Ecco cosa voglio fare: un giorno prendo e me ne vado. Me ne vado sul serio, però; niente fughe metaforiche, per la sottoscritta. Un bel biglietto dell'aereo, del treno, del traghetto, non m'importa. Me ne andrei in Irlanda a Dublino, a camminare tra le scogliere, l'oceano e le distese verdi e sconfinate; me ne andrei a vedere quell'America che tanto ci fanno sognare; me ne andrei a Londra, amata Londra, e ci passeggerei la notte fino a vedere il sole spuntare; me ne andrei in Olanda, in Giappone, in Canada. Me ne andrei a Berlino e Amsterdam, a Mosca, chissene frega! Il mondo non mi fa paura, non più. C'è spazio per tutti.

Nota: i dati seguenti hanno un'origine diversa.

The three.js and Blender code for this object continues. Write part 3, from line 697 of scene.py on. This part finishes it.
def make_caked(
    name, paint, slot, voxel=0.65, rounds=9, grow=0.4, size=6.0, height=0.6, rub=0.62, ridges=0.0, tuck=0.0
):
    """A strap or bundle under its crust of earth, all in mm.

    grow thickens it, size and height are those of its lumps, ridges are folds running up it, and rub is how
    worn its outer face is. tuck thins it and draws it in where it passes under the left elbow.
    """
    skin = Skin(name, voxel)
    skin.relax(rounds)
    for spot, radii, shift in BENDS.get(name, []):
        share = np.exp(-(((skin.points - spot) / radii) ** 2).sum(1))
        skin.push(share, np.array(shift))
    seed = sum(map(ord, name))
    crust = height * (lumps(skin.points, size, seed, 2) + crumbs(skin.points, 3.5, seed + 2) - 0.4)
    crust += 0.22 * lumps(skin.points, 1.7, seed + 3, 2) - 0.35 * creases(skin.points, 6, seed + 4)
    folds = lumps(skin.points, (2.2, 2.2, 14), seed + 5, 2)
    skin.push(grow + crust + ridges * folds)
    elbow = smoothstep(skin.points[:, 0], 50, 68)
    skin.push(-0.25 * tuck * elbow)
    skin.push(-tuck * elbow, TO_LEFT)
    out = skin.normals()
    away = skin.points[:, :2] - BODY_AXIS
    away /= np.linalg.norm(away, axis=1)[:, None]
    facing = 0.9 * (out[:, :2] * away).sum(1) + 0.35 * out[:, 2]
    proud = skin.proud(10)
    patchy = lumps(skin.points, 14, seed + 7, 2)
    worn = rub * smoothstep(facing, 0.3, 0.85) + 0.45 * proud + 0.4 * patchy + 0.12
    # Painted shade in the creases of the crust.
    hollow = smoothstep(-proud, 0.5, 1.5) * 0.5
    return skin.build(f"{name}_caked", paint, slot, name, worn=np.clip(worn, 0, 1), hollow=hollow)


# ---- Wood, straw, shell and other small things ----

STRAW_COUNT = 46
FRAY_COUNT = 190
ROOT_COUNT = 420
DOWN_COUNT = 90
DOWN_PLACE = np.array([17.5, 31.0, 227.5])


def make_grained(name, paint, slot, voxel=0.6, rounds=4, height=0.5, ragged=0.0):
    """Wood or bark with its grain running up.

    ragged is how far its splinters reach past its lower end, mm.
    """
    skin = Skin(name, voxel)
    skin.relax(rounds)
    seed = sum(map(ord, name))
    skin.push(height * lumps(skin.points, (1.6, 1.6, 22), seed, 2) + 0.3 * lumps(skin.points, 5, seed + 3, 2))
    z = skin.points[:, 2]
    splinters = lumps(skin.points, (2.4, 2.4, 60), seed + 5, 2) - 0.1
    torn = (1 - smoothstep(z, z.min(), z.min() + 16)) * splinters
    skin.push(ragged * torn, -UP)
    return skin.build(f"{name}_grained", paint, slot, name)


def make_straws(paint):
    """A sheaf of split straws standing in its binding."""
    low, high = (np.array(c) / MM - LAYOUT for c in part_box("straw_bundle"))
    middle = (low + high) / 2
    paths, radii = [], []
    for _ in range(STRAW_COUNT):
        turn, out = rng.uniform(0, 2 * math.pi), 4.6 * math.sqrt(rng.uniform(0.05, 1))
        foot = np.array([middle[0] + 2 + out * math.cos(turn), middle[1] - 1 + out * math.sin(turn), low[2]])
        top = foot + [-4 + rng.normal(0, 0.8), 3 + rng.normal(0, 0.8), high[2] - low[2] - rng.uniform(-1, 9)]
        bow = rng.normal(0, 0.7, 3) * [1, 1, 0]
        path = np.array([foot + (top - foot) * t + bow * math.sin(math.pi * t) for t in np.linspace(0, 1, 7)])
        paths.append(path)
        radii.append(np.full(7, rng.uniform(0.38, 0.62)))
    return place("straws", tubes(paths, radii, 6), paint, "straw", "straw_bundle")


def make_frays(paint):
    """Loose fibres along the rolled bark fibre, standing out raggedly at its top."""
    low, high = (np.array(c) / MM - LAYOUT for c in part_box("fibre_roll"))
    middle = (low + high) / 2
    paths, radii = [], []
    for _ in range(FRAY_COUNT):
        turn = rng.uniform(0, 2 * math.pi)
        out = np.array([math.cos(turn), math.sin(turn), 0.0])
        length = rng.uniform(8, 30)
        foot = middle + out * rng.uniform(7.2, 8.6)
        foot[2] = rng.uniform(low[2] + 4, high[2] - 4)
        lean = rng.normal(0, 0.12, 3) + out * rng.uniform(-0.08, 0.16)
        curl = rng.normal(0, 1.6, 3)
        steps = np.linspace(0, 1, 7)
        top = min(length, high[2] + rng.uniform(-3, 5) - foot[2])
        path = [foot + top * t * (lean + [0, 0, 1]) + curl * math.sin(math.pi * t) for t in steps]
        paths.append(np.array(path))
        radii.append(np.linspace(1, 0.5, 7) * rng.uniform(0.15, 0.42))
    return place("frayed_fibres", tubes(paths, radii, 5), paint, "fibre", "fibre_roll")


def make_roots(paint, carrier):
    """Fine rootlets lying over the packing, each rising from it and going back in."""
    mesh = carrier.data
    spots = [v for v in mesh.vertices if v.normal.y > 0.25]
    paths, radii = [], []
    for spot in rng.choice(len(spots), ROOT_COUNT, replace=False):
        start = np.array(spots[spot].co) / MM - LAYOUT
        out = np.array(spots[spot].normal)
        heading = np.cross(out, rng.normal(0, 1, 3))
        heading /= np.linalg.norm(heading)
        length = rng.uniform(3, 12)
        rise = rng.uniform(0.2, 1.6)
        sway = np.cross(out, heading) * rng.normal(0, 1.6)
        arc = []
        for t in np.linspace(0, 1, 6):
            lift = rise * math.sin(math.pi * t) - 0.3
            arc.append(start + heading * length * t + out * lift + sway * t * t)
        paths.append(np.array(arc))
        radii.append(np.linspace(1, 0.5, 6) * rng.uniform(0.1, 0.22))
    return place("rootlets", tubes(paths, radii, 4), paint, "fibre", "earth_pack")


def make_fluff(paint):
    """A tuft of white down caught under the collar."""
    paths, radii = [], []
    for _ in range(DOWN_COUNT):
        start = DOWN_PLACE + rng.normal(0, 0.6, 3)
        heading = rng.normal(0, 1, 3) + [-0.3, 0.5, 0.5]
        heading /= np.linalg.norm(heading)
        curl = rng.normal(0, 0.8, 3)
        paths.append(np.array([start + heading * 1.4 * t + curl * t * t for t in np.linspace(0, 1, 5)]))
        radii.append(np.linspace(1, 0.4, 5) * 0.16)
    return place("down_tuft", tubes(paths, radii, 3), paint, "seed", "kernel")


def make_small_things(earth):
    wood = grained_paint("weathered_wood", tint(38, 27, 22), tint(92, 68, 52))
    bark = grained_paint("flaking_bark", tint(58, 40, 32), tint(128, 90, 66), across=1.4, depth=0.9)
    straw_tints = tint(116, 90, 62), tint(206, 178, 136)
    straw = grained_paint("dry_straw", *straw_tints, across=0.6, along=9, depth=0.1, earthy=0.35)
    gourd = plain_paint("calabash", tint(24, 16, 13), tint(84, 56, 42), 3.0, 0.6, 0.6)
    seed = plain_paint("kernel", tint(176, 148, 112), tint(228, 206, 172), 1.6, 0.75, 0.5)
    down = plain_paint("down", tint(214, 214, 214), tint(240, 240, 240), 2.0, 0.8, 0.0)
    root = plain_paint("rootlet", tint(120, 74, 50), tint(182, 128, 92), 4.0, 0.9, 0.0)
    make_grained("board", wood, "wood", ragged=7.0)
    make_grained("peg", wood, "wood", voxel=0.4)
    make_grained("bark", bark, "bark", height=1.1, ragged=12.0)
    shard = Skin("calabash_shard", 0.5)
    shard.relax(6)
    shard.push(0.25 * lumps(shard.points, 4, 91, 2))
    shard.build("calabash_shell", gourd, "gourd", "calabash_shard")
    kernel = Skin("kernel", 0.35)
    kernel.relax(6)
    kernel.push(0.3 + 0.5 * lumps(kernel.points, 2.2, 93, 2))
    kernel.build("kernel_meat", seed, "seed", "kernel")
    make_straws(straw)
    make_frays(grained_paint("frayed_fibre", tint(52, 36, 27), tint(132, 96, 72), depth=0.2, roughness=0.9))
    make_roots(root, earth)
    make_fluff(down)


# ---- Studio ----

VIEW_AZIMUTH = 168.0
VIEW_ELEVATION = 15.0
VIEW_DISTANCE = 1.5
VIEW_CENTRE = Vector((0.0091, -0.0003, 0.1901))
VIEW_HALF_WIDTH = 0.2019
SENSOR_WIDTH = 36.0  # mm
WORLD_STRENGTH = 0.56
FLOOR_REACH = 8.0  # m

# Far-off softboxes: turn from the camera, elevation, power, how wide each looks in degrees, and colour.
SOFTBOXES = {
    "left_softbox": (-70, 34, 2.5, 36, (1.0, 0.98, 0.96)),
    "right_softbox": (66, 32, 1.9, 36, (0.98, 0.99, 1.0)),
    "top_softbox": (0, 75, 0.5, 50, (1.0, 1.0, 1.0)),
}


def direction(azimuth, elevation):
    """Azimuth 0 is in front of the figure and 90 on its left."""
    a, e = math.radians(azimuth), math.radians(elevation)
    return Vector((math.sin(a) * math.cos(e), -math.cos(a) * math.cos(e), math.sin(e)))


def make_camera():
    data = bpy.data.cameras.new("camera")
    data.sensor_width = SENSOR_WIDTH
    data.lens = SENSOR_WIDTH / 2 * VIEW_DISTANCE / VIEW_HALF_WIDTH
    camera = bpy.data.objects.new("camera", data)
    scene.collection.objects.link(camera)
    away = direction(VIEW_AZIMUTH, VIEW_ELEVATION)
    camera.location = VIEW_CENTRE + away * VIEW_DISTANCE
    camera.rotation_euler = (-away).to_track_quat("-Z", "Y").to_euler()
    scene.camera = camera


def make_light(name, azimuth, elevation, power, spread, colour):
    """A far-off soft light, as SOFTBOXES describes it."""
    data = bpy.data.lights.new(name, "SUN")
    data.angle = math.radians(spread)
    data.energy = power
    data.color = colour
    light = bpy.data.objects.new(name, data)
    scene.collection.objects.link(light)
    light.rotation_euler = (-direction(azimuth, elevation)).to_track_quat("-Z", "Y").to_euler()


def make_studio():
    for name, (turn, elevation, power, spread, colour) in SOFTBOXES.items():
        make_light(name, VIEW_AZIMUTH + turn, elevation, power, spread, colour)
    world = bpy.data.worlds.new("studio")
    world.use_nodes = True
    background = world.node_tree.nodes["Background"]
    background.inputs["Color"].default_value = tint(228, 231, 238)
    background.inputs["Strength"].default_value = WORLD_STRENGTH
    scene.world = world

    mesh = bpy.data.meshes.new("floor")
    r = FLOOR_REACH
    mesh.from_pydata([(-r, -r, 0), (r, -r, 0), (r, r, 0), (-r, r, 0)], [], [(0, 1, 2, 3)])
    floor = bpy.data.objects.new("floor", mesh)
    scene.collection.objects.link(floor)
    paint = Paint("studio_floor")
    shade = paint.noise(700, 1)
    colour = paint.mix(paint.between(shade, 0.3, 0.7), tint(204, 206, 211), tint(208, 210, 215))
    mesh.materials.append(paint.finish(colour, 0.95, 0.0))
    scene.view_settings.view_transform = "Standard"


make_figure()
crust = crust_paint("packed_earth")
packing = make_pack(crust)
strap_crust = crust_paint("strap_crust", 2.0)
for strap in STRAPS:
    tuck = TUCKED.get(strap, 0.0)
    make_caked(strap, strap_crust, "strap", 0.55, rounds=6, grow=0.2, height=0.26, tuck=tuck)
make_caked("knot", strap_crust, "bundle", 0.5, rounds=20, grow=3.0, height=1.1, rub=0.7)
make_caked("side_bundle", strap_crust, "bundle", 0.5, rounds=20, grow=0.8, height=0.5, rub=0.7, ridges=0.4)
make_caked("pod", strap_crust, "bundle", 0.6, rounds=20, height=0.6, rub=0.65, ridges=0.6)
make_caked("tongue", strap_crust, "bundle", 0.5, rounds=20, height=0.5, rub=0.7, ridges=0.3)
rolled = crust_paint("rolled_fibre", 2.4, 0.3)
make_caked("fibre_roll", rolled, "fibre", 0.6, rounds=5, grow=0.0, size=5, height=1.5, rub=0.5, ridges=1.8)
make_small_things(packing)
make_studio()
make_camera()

Mi aprirei un chiosco sulla spiaggia, una libreria, una bancarella di libri antichi, una caffetteria; alleverei coccodrilli, canguri, che ne so; farei la spesa al mercato, mi comprerei un piccolo appartamento da condividere con un micio. Mi spaccherei la schiena, dimostrerei quanto valgo, quando posso essere solida; imparerei a vivere nel mondo. Poi tornerei qui, in questa schifo di città, tornerei qui da quelli che non se ne saranno andati e avrei un'altra faccia, proprio; avrei la faccia di un'adulta con i controcoglioni, e sorriderei con un sorriso grande così e direi ho fatto fortuna, ho fatto esperienza, ho osato e ora eccomi qui. Guarderei loro che il coraggio per andarsene non l'avrebbero mai avuto, né il desiderio di puntare abbastanza in alto.
Forse, ma proprio forse, solo allora avrò compiuto la mia metamorfosi. Nessuno vedrà più quell'esserino minuscolo e fragile, coi capelli spettinati e i gusti strani. Non ci sarà più la secchioncella sfigatella di una volta, quella che si faceva mettere i piedi in testa ed era così ingenua e troppo buona, quella così diversa, nossignora, ci sarà una donna tutta d'un pezzo, e nessuno riuscirà più a buttarla giù.